His arms full of roses and his thoughts on his Torie troubles, Matt was slow on the uptake. “Who escaped what?”
“Pilar de Romo. She disappeared from the asylum three months ago, but no one reported it because, frankly, they’re afraid of Alejandro.”
The wife. Hmm. Timing would work. She would have had to have access to some resources. Matt carefully stored the roses on the floorboard of his truck, then said, “The incidents haven’t had a feminine feel to them, but at this point we can’t eliminate anyone. I’ll make some calls, see what I can find out about her or where she might be. Good job, Luke. Thank you.”
“Glad to be of help. So, any sign of trouble around there?”
Matt let out a scornful laugh. Where to start? “From someone other than Branch, you mean? No. We had a little excitement this morning when Helen Bradshaw’s secret husband showed up, but that’s it so far.”
“Sounds like there’s a story there, but my plane is about to board. See you tonight.”
Matt made a quick call to Mark, asking him to pass word to the men standing guard to be wary of women in addition to men. “They should be doing that already,” Mark replied.
“I know.” Matt waved to an acquaintance entering the florist’s, then added, “Still, every potential suspect we’ve given them is a man. A reminder to watch everyone won’t hurt.”
“I’m on it. Anything else?”
“Yeah.” Matt started his truck and pulled out onto the road. He heard yapping sounds through the phone. Paco, probably. Little rat dog had taken a real shine to Mark. “How’s Torie?”
“You might want to don your body armor before you come into the house,” Mark replied.
Matt heard the familiar squeak of the kitchen screen door and made a mental note to shoot it with WD40 when he got home. “I’m eight minutes away. How about you provide me cover when I get there?”

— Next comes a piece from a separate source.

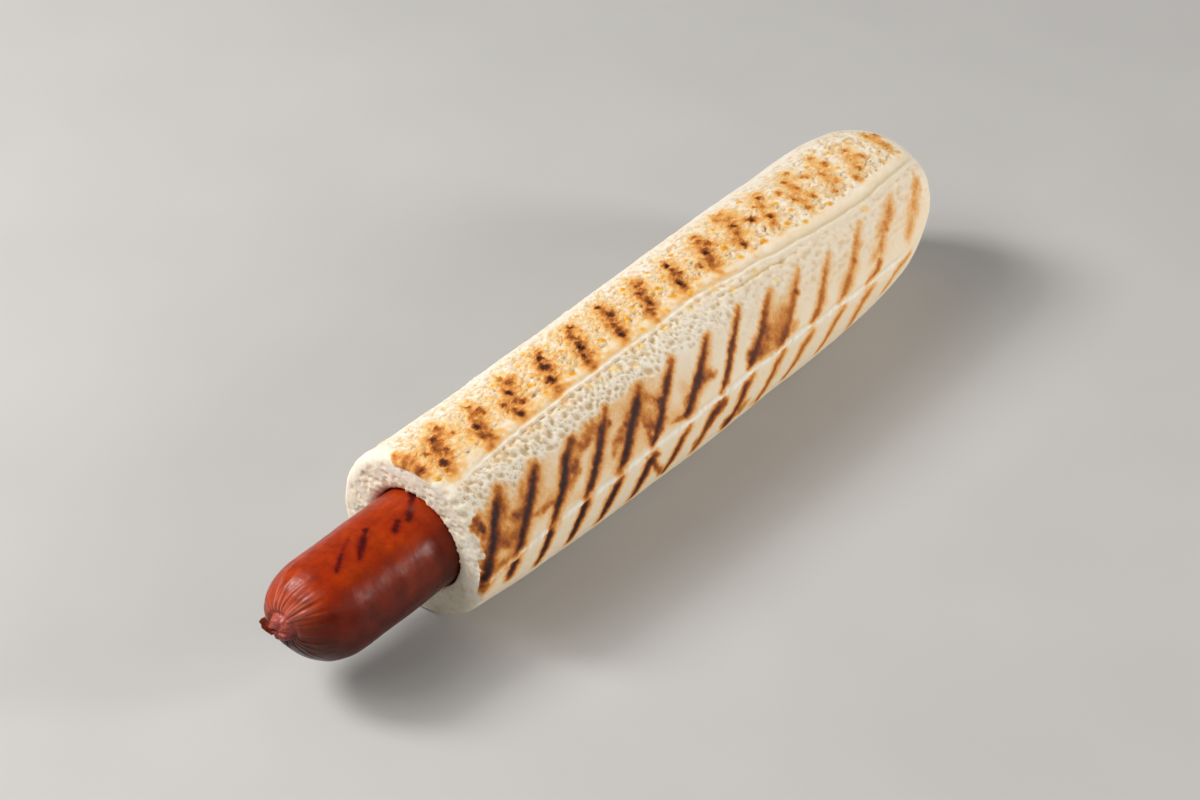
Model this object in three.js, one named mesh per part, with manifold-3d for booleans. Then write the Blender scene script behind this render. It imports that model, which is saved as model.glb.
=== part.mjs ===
// Bored-bun hot dog: a long pale wheat roll, closed and rounded at one end and
// cut square at the other, with a blind hole along its length that holds a
// grilled sausage. The sausage sticks out of the cut end. Its casing is
// gathered into pleats round a small knot, with a loose flap of casing.
//
// Units are millimetres, +Z is up and +X runs along the roll, from the
// sausage's tip to the closed end. The roll rests on a narrow flat at z = 0.
//
// "Local" coordinates start at the middle of the cut face: s runs along the
// roll, and theta is measured round it from +Z towards -Y.

import * as THREE from 'three';
import { mergeVertices } from 'three/addons/utils/BufferGeometryUtils.js';
import Module from 'manifold-3d';

// ---- where the local frame sits in the part's frame ------------------------
const ORIGIN_X = -77.48;         // cut face
const ORIGIN_Y = -2.71;          // line that the bow is measured from

// ---- roll ------------------------------------------------------------------
const BUN_LENGTH = 201.8;
const BUN_AXIS_Z = 24.4;         // height of the roll's middle line
const BUN_R_NEAR = 24.0;         // radius at the cut face
const BUN_R_C1 = 4.314;          // radius = near + c1 t + c2 t^2 + c3 t^3
const BUN_R_C2 = -1.7085;
const BUN_R_C3 = -2.4933;
const BUN_CAP_LENGTH = 25.3;     // length over which the closed end rounds off
const BUN_CAP_POWER = 0.21;     // low = blunt end
const BUN_BOW_NEAR = 6.677;      // sideways sweep of the cut end
const BUN_BOW_DECAY = 60.55;
const BUN_BOW_FAR = -1.267;      // and of the closed end
const STERN_START = 0.72;        // the underside rises towards the closed end
const STERN_Q2 = 0.1688;
const STERN_Q4 = 0.2149;
const STERN_DIR = 128;           // degrees: where that rise is strongest
const RIM_ROUND = 1.5;           // rounding of the cut face's outer edge
const RIM_ROUND_EXTRA = 0.9;     // and how much softer it is at the back
const RIM_SOFT_DIR = -62;
const SIDE_FLAT = 0.55;          // flattening of the side between the creases
const SETTLE = 0.35;             // the underside is pressed flat below this height

// ---- creases of the roll ----------------------------------------------------
// each runs at a steady angle, swings down at the cut end over a decay length,
// and swings again over [from, to] towards the closed end
const CREASE1 = { base: 19.5, near: 12.2, decay: 18, far: 14.8, from: 92, to: 160, end: -3 };
const CREASE1_DEPTH = 0.7;
const CREASE2 = { base: 81, near: 17, decay: 22, far: 6, from: 118, to: 173, end: 0 };
const CREASE2_DEPTH = 0.35;
const CREASE_STEP = 3.2;         // degrees to the shoulders of a crease

// ---- bore --------------------------------------------------------------------
const BORE_DEPTH = 178;
const BORE_R = 14.45;
const BORE_EDGE = 0.4;           // rounding where the bore meets the cut face
const BORE_EDGE_EXTRA = 2.2;     // and how much softer it is at the upper back
const BORE_SOFT_DIR = -58;
const BORE_END_LENGTH = 14.6;

// ---- sausage -----------------------------------------------------------------
const SAUSAGE_R = 14.08;
const SAUSAGE_OUT = 45.2;        // how far it sticks out
const SAUSAGE_IN = 175;          // how far it runs into the roll
const SAUSAGE_Y = 5.42;          // its middle at the cut face
const SAUSAGE_Z = 23.9;
const SAUSAGE_SWEEP = 0.058;     // sideways and downwards lean outside
const SAUSAGE_DROOP = 0.031;
const TIP_LENGTH = 14.1;         // rounded end
const TIP_POWER = 0.44;
const TIP_SHIFT = 1.7;           // the knot sits off the middle line
const TIP_SHIFT_DIR = -52;       // degrees
const PLEATS = 18;
const PLEAT_DEPTH = 0.42;
const PLEAT_REACH = 13;          // along the surface from the knot
const KNOT_R = 4.0;
const KNOT_PROUD = 1.0;
const FLAP_LENGTH = 5.6;
const FLAP_THICKNESS = 0.9;

// ---- resolution ----------------------------------------------------------------
const BUN_COLUMNS = 48;
const BUN_ROWS = 40;
const SAUSAGE_COLUMNS = 36;
const SAUSAGE_ROWS = 26;

const DEG = Math.PI / 180;
const clamp = (v, lo, hi) => Math.min(hi, Math.max(lo, v));
const smooth = (v) => { const c = clamp(v, 0, 1); return c * c * (3 - 2 * c); };
const lerp = (a, b, t) => a + (b - a) * t;

// angle difference folded into -180..180 degrees
function fold(d) {
  return ((d + 180) % 360 + 360) % 360 - 180;
}

// direction of a crease, in degrees, at a distance along the roll
function creaseAngle(c, s) {
  return c.base + c.near * Math.exp(-Math.max(s, 0) / c.decay)
    + c.far * smooth((s - c.from) / (c.to - c.from))
    + c.end * smooth((s - 165) / (BUN_LENGTH - 165));
}

// ---- the roll's surface ----------------------------------------------------------

function bunRadius(s) {
  const t = clamp(s / BUN_LENGTH, 0, 1);
  const body = BUN_R_NEAR + BUN_R_C1 * t + BUN_R_C2 * t * t + BUN_R_C3 * t * t * t;
  const u = clamp((s - (BUN_LENGTH - BUN_CAP_LENGTH)) / BUN_CAP_LENGTH, 0, 1);
  return body * Math.pow(Math.max(1 - u * u, 0), BUN_CAP_POWER);
}

function bunCentreY(s) {
  const far = clamp((s / BUN_LENGTH - 0.5) / 0.5, 0, 1);
  return BUN_BOW_NEAR * Math.exp(-Math.max(s, 0) / BUN_BOW_DECAY) + BUN_BOW_FAR * far * far;
}

// columns sit closer together at the two creases, so that each crease is a
// line of vertices with a shoulder on either side
function columnAngle(k, s) {
  const c1 = creaseAngle(CREASE1, s);
  const c2 = creaseAngle(CREASE2, s);
  const stops = [
    [0, c2 - 360 + 82], [12, c1 - CREASE_STEP - 64], [17, c1 - CREASE_STEP - 14],
    [19, c1 - CREASE_STEP], [20, c1], [21, c1 + CREASE_STEP],
    [28, c2 - CREASE_STEP], [29, c2], [30, c2 + CREASE_STEP], [33, c2 + 25],
    [48, c2 + 82],
  ];
  for (let i = 1; i < stops.length; i++) {
    if (k <= stops[i][0]) {
      const [k0, a0] = stops[i - 1];
      const [k1, a1] = stops[i];
      return a0 + (a1 - a0) * (k - k0) / (k1 - k0);
    }
  }
  return stops[stops.length - 1][1];
}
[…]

Rather than answer, his brother made a sound. A pain-filled grunt. The screen door slammed shut like a gunshot. “Mark?” Matt demanded. “Mark!”
Nothing.
Matt stomped on the gas pedal. “Mark!”
He heard a scream. Torie? Helen?
Then a laugh that turned his blood ice cold.
Chapter Eighteen
Excitement hummed in Pilar’s blood as she watched Mark Callahan fall. Though it had taken two shots, it was much more fun than the others because she’d owed him. He was the man who’d triggered the surprise she’d left for Torie Bradshaw in LA.
She walked through the kitchen door he’d opened to let out the dog, who now stood beside the prone body barking noisily. She took aim at the dog, but the scream diverted her attention. Torie Bradshaw screamed and rushed to the man’s side, sliding down on her knees crying, “Mark.”
“Back away from him,” Pilar said, using a two-handed grip to keep the gun pointed toward the woman. “Slide the phone over to me. His gun, too. Take it from its holster very carefully.”
The blonde hesitated, but when Pilar shifted her finger back onto the trigger, she did as instructed. “Who are you?”
“You don’t recognize me?” Pilar stooped, picked up the phone, and flipped it shut. “After all those photographs you took? Why, I’m hurt, Victoria.”
“I’m not—” She broke off abruptly. “What do you want?”
Exhilaration filled Pilar and she giggled. “Why, to make you pay, of course. You cost me everything. So, tell me, did you enjoy my little gifts? I’m quite the photographer myself, don’t you agree? Do you know that you snore when you sleep?”